Begin Record set

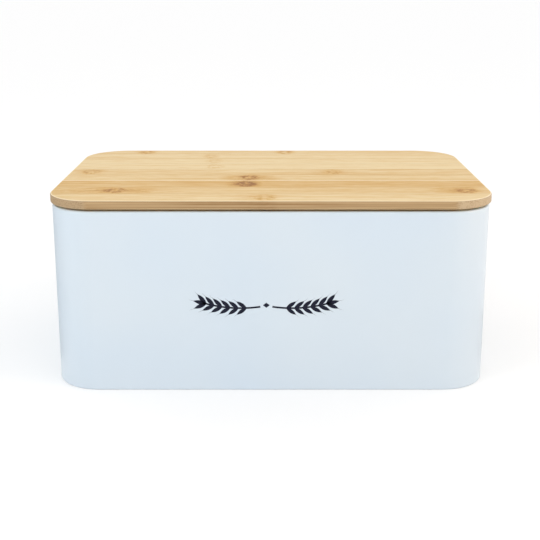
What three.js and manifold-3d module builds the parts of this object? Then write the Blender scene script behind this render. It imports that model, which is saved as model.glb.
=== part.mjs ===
// A lidded bread box: a painted sheet steel bin, closed by a bamboo board that lifts off.
// Millimetres, +Z up, +X along the box, and the front faces -Y.
// The origin is on the surface that the box stands on, under its middle.
import * as THREE from "three";
import { mergeVertices } from "three/addons/utils/BufferGeometryUtils.js";
import Module from "manifold-3d";

const wasm = await Module();
wasm.setup();

// The lid board: a flange that covers the rim, over a plug that drops inside it
const lidLength = 335;
const lidDepth = 215;
const lidCornerRadius = 36;
const lidEdgeThickness = 6.4;
const lidTopRounding = 1.2;
const lidUnderRounding = 0.6;
const plugLipHeight = 1.2;
const plugChamfer = 0.6;

// Bamboo staves, glued edge to edge from the front to the back, where the last one is ripped narrower
const staveWidth = 24.5;
const backStaveWidth = 19;
const glueLine = 0.1;

// The silicone seal, in a groove round the plug, level with the widest place of the rim's curl
const grooveDepth = 2;
const grooveHeight = 2.4;
const sealReach = 1.4;
const sealBeadHeight = 2.2;

// The wall: one sheet bent round, with a curled rim, a folded foot and a lock seam at the back
const bodyHeight = 139.8;
const sheetThickness = 0.6;
const lidOverhang = 1.25;
const rimCurlRadius = 1.5;
const rimCurlTurn = THREE.MathUtils.degToRad(290);
const footBendRadius = 0.9;
const footReturnHeight = 2.4;
const lockSeamWidth = 7;
const lockSeamFold = 1.2;

// The base: a pressed pan, its skirt held in the folded foot
const panThickness = 0.6;
const panRise = 3.6;
const panBendRadius = 1.2;
const panelStepHeight = 1.5;
const panelStepWidth = 2.5;
const panelStepInset = 20;

// Gaps between pieces that touch on the real box, and the one over the rim, where the seal holds the lid up
const clearance = 0.3;
const seatGap = 1.9;
const cutOverrun = 1;

const cornerSteps = 12;
const curlSteps = 12;
const bendSteps = 3;
const quarterTurn = Math.PI / 2;

const lidOutline = {
  length: lidLength,
  depth: lidDepth,
  radius: lidCornerRadius,
};
const bodyOutline = {
  length: lidLength - 2 * lidOverhang,
  depth: lidDepth - 2 * lidOverhang,
  radius: lidCornerRadius - lidOverhang,
};

const enamel = new THREE.MeshStandardMaterial({
  color: 0xdde6ef,
  roughness: 0.28,
  metalness: 0,
});
const silicone = new THREE.MeshStandardMaterial({
  color: 0xd9d8d2,
  roughness: 0.6,
  metalness: 0,
});
const paleBamboo = new THREE.Color(0xeccf9f);
const toastedBamboo = new THREE.Color(0xd9b478);
// How far each stave's colour goes from pale to toasted, from the front; the list repeats
const staveToneShares = [0.15, 0.6, 1, 0.5, 0.65, 0.1, 0.2, 0.35, 0.55];

// Corners of a rounded rectangle's outline, counterclockwise, moved inwards by inset.
function outlinePoints(outline, inset) {
  const radius = outline.radius - inset;
  const points = [];
  for (let corner = 0; corner < 4; corner++) {
    const sideX = corner === 0 || corner === 3 ? 1 : -1;
    const sideY = corner < 2 ? 1 : -1;
    for (let step = 0; step <= cornerSteps; step++) {
      const angle = (corner + step / cornerSteps) * quarterTurn;
      points.push([
        sideX * (outline.length / 2 - outline.radius) + radius * Math.cos(angle),
        sideY * (outline.depth / 2 - outline.radius) + radius * Math.sin(angle),
      ]);
    }
  }
  return points;
}

// A skin through one outline per profile point [inset, height]. The profile runs upwards on the outside.
// A ring's profile closes on itself; otherwise the first and last outlines are capped.
function loft(outline, profile, { ring }) {
  const around = 4 * (cornerSteps + 1);
  const positions = [];
  const index = [];
  for (const [inset, height] of profile) {
    for (const [x, y] of outlinePoints(outline, inset)) positions.push(x, y, height);
  }
  const bands = ring ? profile.length : profile.length - 1;
  for (let band = 0; band < bands; band++) {
    const low = band * around;
    const high = ((band + 1) % profile.length) * around;
    for (let i = 0; i < around; i++) {
      const j = (i + 1) % around;
      index.push(low + i, low + j, high + j, low + i, high + j, high + i);
    }
  }
  if (!ring) {
    const last = profile.length - 1;
    const under = positions.length / 3;
    positions.push(0, 0, profile[0][1], 0, 0, profile[last][1]);
    for (let i = 0; i < around; i++) {
      const j = (i + 1) % around;
      index.push(under, j, i);
      index.push(under + 1, last * around + i, last * around + j);
    }
  }
  const geometry = new THREE.BufferGeometry();
  geometry.setAttribute("position", new THREE.Float32BufferAttribute(positions, 3));
  geometry.setIndex(index);
  return geometry;
}

// Points on an arc in a profile, from one angle to another; angle 0 points inwards and a quarter turn points up.
function arc([inset, height], radius, from, to, steps) {
  return Array.from({ length: steps + 1 }, (_, step) => {
    const angle = from + ((to - from) * step) / steps;
    return [inset + radius * Math.cos(angle), height + radius * Math.sin(angle)];
  });
}

function toSolid(geometry) {
  const bare = geometry.clone();
  bare.deleteAttribute("normal");
  bare.deleteAttribute("uv");
  const merged = mergeVertices(bare);
  return new wasm.Manifold(
    new wasm.Mesh({
      numProp: 3,
      vertProperties: merged.getAttribute("position").array,
      triVerts: new Uint32Array(merged.index.array),
    }),
  );
}

function toGeometry(solid) {
  const mesh = solid.getMesh();
  const geometry = new THREE.BufferGeometry();
  geometry.setAttribute("position", new THREE.BufferAttribute(mesh.vertProperties, 3));
  geometry.setIndex(new THREE.BufferAttribute(mesh.triVerts, 1));
  return geometry;
}

function blockBetween(low, high) {
  const size = new THREE.Vector3().subVectors(high, low);
  const middle = new THREE.Vector3().addVectors(low, high).multiplyScalar(0.5);
  return toSolid(
    new THREE.BoxGeometry(size.x, size.y, size.z).translate(middle.x, middle.y, middle.z),
  );
}

function namedMesh(name, geometry, material) {
  const flat = geometry.index ? geometry.toNonIndexed() : geometry;
  flat.computeVertexNormals();
  const mesh = new THREE.Mesh(flat, material);
  mesh.name = name;
  return mesh;
}

const skirtInset = sheetThickness + clearance;
const panTop = panRise + panThickness + sheetThickness;
const footWidth = skirtInset + panThickness + clearance + sheetThickness;

// The wall's outside runs up from the foot and over the curl, and its inside runs back down into the foot's fold.
function wall() {
  const curlCentre = [rimCurlRadius, bodyHeight - rimCurlRadius];
  const curlEnd = Math.PI - rimCurlTurn;
  const footInner = footWidth - sheetThickness;
  const profile = [
    ...arc([footBendRadius, footBendRadius], footBendRadius, Math.PI + quarterTurn, Math.PI, bendSteps),
    ...arc(curlCentre, rimCurlRadius, Math.PI, curlEnd, curlSteps),
    ...arc(curlCentre, rimCurlRadius - sheetThickness, curlEnd, Math.PI, curlSteps),
    [sheetThickness, sheetThickness],
    [footInner, sheetThickness],
    [footInner, sheetThickness + footReturnHeight],
    [footWidth, sheetThickness + footReturnHeight],
    [footWidth, 0],
  ];
  const sheet = toSolid(loft(bodyOutline, profile, { ring: true }));
  const insideBack = bodyOutline.depth / 2 - sheetThickness;
  const lockSeam = blockBetween(
    new THREE.Vector3(-lockSeamWidth / 2, insideBack - lockSeamFold, panTop + clearance),
    new THREE.Vector3(
      lockSeamWidth / 2,
      insideBack + sheetThickness / 2,
      bodyHeight - 2 * rimCurlRadius - clearance,
    ),
  );
  return namedMesh("body_wall", toGeometry(sheet.add(lockSeam)), enamel);
}

// The pan's underside runs out from its middle and down its skirt, and its top runs back to the middle.
function basePan() {
  const underside = panTop - panThickness;
  const insideBend = panBendRadius - panThickness;
  const bendInset = skirtInset + panBendRadius;
  const bendHeight = panTop - panBendRadius;
  const stepOutside = skirtInset + panelStepInset;
  const stepInside = stepOutside + panelStepWidth;
  const skirtFoot = sheetThickness + clearance;
  const profile = [
    [stepInside, underside + panelStepHeight],
    [stepOutside, underside],
    ...arc([bendInset, bendHeight], insideBend, quarterTurn, Math.PI, bendSteps),
    [skirtInset + panThickness, skirtFoot],
    [skirtInset, skirtFoot],
    ...arc([bendInset, bendHeight], panBendRadius, Math.PI, quarterTurn, bendSteps),
    [stepOutside, panTop],
    [stepInside, panTop + panelStepHeight],
  ];
  return namedMesh("base_pan", loft(bodyOutline, profile, { ring: false }), enamel);
}

const flangeUnderside = bodyHeight + seatGap;
const lidTop = flangeUnderside + lidEdgeThickness;
const rimInset = lidOverhang + 2 * rimCurlRadius;
const beadInset = rimInset + clearance;
const plugInset = beadInset + sealReach;
const grooveMiddle = bodyHeight - rimCurlRadius;
const grooveTop = grooveMiddle + grooveHeight / 2;
const grooveBottom = grooveMiddle - grooveHeight / 2;
const plugBottom = grooveBottom - plugLipHeight;

function lidStaves() {
  const board = toSolid(
    loft(
      lidOutline,
      [
        [plugInset + plugChamfer, plugBottom],
        [plugInset, plugBottom + plugChamfer],
        [plugInset, grooveBottom],
        [plugInset + grooveDepth, grooveBottom],
        [plugInset + grooveDepth, grooveTop],
        [plugInset, grooveTop],
        [plugInset, flangeUnderside],
        ...arc(
          [lidUnderRounding, flangeUnderside + lidUnderRounding],
          lidUnderRounding,
          Math.PI + quarterTurn,
          Math.PI,
          bendSteps,
        ),
        ...arc([lidTopRounding, lidTop - lidTopRounding], lidTopRounding, Math.PI, quarterTurn, bendSteps),
      ],
      { ring: false },
    ),
  );
  const fullStaves = Math.round((lidDepth - backStaveWidth) / staveWidth);
  const pitch = (lidDepth - backStaveWidth) / fullStaves;
  return Array.from({ length: fullStaves + 1 }, (_, n) => {
    const front = -lidDepth / 2 + n * pitch;
    const isFirst = n === 0;
    const isLast = n === fullStaves;
    const slab = blockBetween(
      new THREE.Vector3(
        -lidLength / 2 - cutOverrun,
        isFirst ? front - cutOverrun : front + glueLine / 2,
        plugBottom - cutOverrun,
      ),
      new THREE.Vector3(
        lidLength / 2 + cutOverrun,
        isLast ? lidDepth / 2 + cutOverrun : front + pitch - glueLine / 2,
        lidTop + cutOverrun,
      ),
    );
    const tone = staveToneShares[n % staveToneShares.length];
    const bamboo = new THREE.MeshStandardMaterial({
      color: paleBamboo.clone().lerp(toastedBamboo, tone),
      roughness: 0.5,
      metalness: 0,
    });
    return namedMesh(`lid_stave_${n + 1}`, toGeometry(board.intersect(slab)), bamboo);
  });
}

// The seal's root fills the groove, and its round bead stands out to the rim.
function lidSeal() {
  const rootInset = plugInset + grooveDepth - clearance;
  const rootHalf = grooveHeight / 2 - clearance;
  const beadHalf = sealBeadHeight / 2;
  const neckInset = plugInset - clearance;
  const bead = Array.from({ length: 2 * bendSteps + 1 }, (_, step) => {
    const angle = -quarterTurn + (step / bendSteps) * quarterTurn;
    return [
      neckInset - (neckInset - beadInset) * Math.cos(angle),
      grooveMiddle + beadHalf * Math.sin(angle),
    ];
  });
  const profile = [
    [rootInset, grooveMiddle - rootHalf],
    [neckInset, grooveMiddle - rootHalf],
    ...bead,
    [neckInset, grooveMiddle + rootHalf],
    [rootInset, grooveMiddle + rootHalf],
  ];
  return namedMesh("lid_seal", loft(lidOutline, profile, { ring: true }), silicone);
}

const body = new THREE.Group();
body.add(wall(), basePan());

const lid = new THREE.Group();
lid.add(...lidStaves(), lidSeal());

const breadBox = new THREE.Group();
breadBox.add(body, lid);

export default breadBox;
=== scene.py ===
# %% [markdown]
# A bread box: a bin of painted sheet steel, closed by a board of glued bamboo staves that lifts off. The
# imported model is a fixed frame. It says where each piece is and how large, and this script gives the looks.
# So the frame is loaded first, and its box is kept to compare with the dressed box at the end.

# %% Load the frame
import math

import bmesh
import bpy
from mathutils import Matrix, Vector


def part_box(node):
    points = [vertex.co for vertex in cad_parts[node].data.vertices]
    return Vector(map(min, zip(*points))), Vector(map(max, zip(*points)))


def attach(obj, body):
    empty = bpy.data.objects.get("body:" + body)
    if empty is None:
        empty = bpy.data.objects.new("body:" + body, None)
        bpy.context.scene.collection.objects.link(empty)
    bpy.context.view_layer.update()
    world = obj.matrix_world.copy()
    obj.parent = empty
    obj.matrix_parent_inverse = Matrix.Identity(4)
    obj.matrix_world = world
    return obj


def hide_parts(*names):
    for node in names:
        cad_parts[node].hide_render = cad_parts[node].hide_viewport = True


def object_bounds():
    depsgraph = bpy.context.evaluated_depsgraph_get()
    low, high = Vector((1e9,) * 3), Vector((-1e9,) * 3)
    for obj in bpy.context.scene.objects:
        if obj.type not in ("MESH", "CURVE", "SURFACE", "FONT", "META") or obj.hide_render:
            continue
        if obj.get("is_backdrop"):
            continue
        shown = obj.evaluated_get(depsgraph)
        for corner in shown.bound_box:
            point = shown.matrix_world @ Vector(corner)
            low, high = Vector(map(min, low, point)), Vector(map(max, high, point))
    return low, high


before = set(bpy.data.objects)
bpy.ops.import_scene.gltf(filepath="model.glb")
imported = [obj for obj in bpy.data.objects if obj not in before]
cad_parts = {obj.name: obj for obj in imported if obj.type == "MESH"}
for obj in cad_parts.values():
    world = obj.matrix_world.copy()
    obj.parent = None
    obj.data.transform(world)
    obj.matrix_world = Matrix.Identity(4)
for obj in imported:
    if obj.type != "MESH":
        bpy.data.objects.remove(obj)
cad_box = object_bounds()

# %% [markdown]
# Blender counts in metres and a maker counts in millimetres, so the sizes of the box below are numbers
# times MM. The outer sizes are read from the frame, never typed, so the looks follow when the model
# changes. The lid is glued from staves, and its outline is the box round all of them. A box doesn't tell
# how round its corners are, so that radius is typed, as the model has it.

# %% Read the sizes
MM = 0.001
stave_nodes = [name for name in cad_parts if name.startswith("lid_stave_")]
stave_nodes.sort(key=lambda name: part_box(name)[0].y)
wall_low, wall_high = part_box("body_wall")
pan_low, pan_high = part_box("base_pan")
seal_low, seal_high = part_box("lid_seal")
lid_low = Vector(map(min, *(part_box(name)[0] for name in stave_nodes)))
lid_high = Vector(map(max, *(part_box(name)[1] for name in stave_nodes)))
lid_size = lid_high - lid_low
wall_size = wall_high - wall_low
LID_CORNER = 36 * MM
wall_corner = LID_CORNER - (lid_high.x - wall_high.x)
print(f"lid {lid_size.x / MM:.1f} x {lid_size.y / MM:.1f} mm in {len(stave_nodes)} staves, "
      f"wall {wall_size.x / MM:.1f} x {wall_size.y / MM:.1f} x {wall_size.z / MM:.1f} mm")

# %% [markdown]
# Node trees grow long when every node is placed, set and linked by hand. One function adds a node, gives it
# its settings and fills its sockets, with a value or with a link. Settings that are used often have names.
# Colours are picked as sRGB hex, as in any paint program, and Blender's sockets want them linear.

# %% Helpers for nodes and colours
COLOUR = {"data_type": "RGBA"}
SMOOTH = {"interpolation_type": "SMOOTHSTEP"}
TIMES = {"operation": "MULTIPLY"}
TIMES_PLUS = {"operation": "MULTIPLY_ADD"}


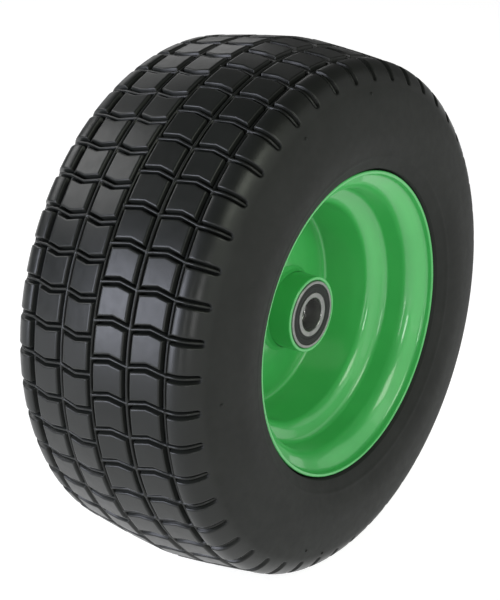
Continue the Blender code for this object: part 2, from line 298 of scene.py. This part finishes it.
def turned(name, outline, finish, steps=160, sharp=32.0, ripple=None):
    """A ring swept from a closed outline; ripple(radius, along, angle) moves a point outwards."""
    area = sum(a[0] * b[1] - b[0] * a[1] for a, b in zip(outline, outline[1:] + outline[:1]))
    section = outline[::-1] if area > 0 else outline
    count = len(section)
    points, faces = [], []
    for step in range(steps):
        angle = 2 * math.pi * step / steps
        for index, (radius, along) in enumerate(section):
            extra = ripple(radius, along, angle) if ripple else 0.0
            points.append(wheel_point(radius + extra, along, angle))
        after = (step + 1) % steps
        for index in range(count):
            ahead = (index + 1) % count
            faces.append((step * count + index, step * count + ahead,
                          after * count + ahead, after * count + index))
    return finish_mesh(name, points, faces, finish, sharp)


def place(piece, body, slot, *nodes):
    """Hangs the piece under the empty of the body that moves it and hides the CAD nodes it stands
    for; the slot argument is not used.
    """
    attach(piece, body)
    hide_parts(*nodes)
    return piece


# ---------------------------------------------------------------- tyre

def tread_radius(along):
    return TREAD_RADIUS - TREAD_SLOPE * abs(along) - TREAD_CURVE * along ** 2


def half_section():
    """Length along the outside of one half, from the centre line to the heel, with its points."""
    crown = [(tread_radius(y), y) for y in np.linspace(0.0, SHOULDER_START, 60)]
    top = tread_radius(SHOULDER_START)
    side = []
    for turn in np.linspace(0.0, math.pi / 2, 500)[1:]:
        height = math.cos(turn) ** (2 / SIDEWALL_POWER)
        radius = SIDEWALL_BASE_RADIUS + (top - SIDEWALL_BASE_RADIUS) * height
        bulge = (SIDEWALL_HALF_WIDTH - SHOULDER_START) * math.sin(turn) ** (2 / SIDEWALL_POWER)
        tuck = max(SIDEWALL_TUCK_RADIUS - radius, 0.0) / SIDEWALL_TUCK_SPAN
        if radius >= HEEL_RADIUS:
            side.append((radius, SHOULDER_START + bulge - SIDEWALL_TUCK * tuck ** 2))
    points = np.array(crown + side)
    lengths = np.concatenate(([0.0], np.cumsum(np.hypot(*np.diff(points, axis=0).T))))
    return lengths, points


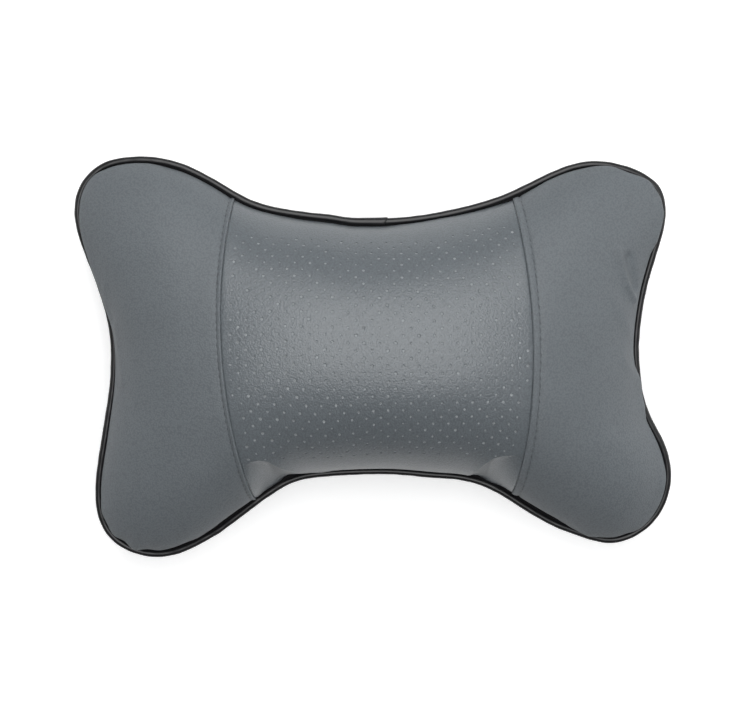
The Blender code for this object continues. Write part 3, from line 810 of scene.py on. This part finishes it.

End Record set

| Task description |
Transcribe word for word the lines from the one holding "to the rim." through the one holding "if empty is". Include both, and add nothing.

| Exercise result |
// The seal's root fills the groove, and its round bead stands out to the rim.
function lidSeal() {
  const rootInset = plugInset + grooveDepth - clearance;
  const rootHalf = grooveHeight / 2 - clearance;
  const beadHalf = sealBeadHeight / 2;
  const neckInset = plugInset - clearance;
  const bead = Array.from({ length: 2 * bendSteps + 1 }, (_, step) => {
    const angle = -quarterTurn + (step / bendSteps) * quarterTurn;
    return [
      neckInset - (neckInset - beadInset) * Math.cos(angle),
      grooveMiddle + beadHalf * Math.sin(angle),
    ];
  });
  const profile = [
    [rootInset, grooveMiddle - rootHalf],
    [neckInset, grooveMiddle - rootHalf],
    ...bead,
    [neckInset, grooveMiddle + rootHalf],
    [rootInset, grooveMiddle + rootHalf],
  ];
  return namedMesh("lid_seal", loft(lidOutline, profile, { ring: true }), silicone);
}

const body = new THREE.Group();
body.add(wall(), basePan());

const lid = new THREE.Group();
lid.add(...lidStaves(), lidSeal());

const breadBox = new THREE.Group();
breadBox.add(body, lid);

export default breadBox;
=== scene.py ===
# %% [markdown]
# A bread box: a bin of painted sheet steel, closed by a board of glued bamboo staves that lifts off. The
# imported model is a fixed frame. It says where each piece is and how large, and this script gives the looks.
# So the frame is loaded first, and its box is kept to compare with the dressed box at the end.

# %% Load the frame
import math

import bmesh
import bpy
from mathutils import Matrix, Vector


def part_box(node):
    points = [vertex.co for vertex in cad_parts[node].data.vertices]
    return Vector(map(min, zip(*points))), Vector(map(max, zip(*points)))


def attach(obj, body):
    empty = bpy.data.objects.get("body:" + body)
    if empty is None:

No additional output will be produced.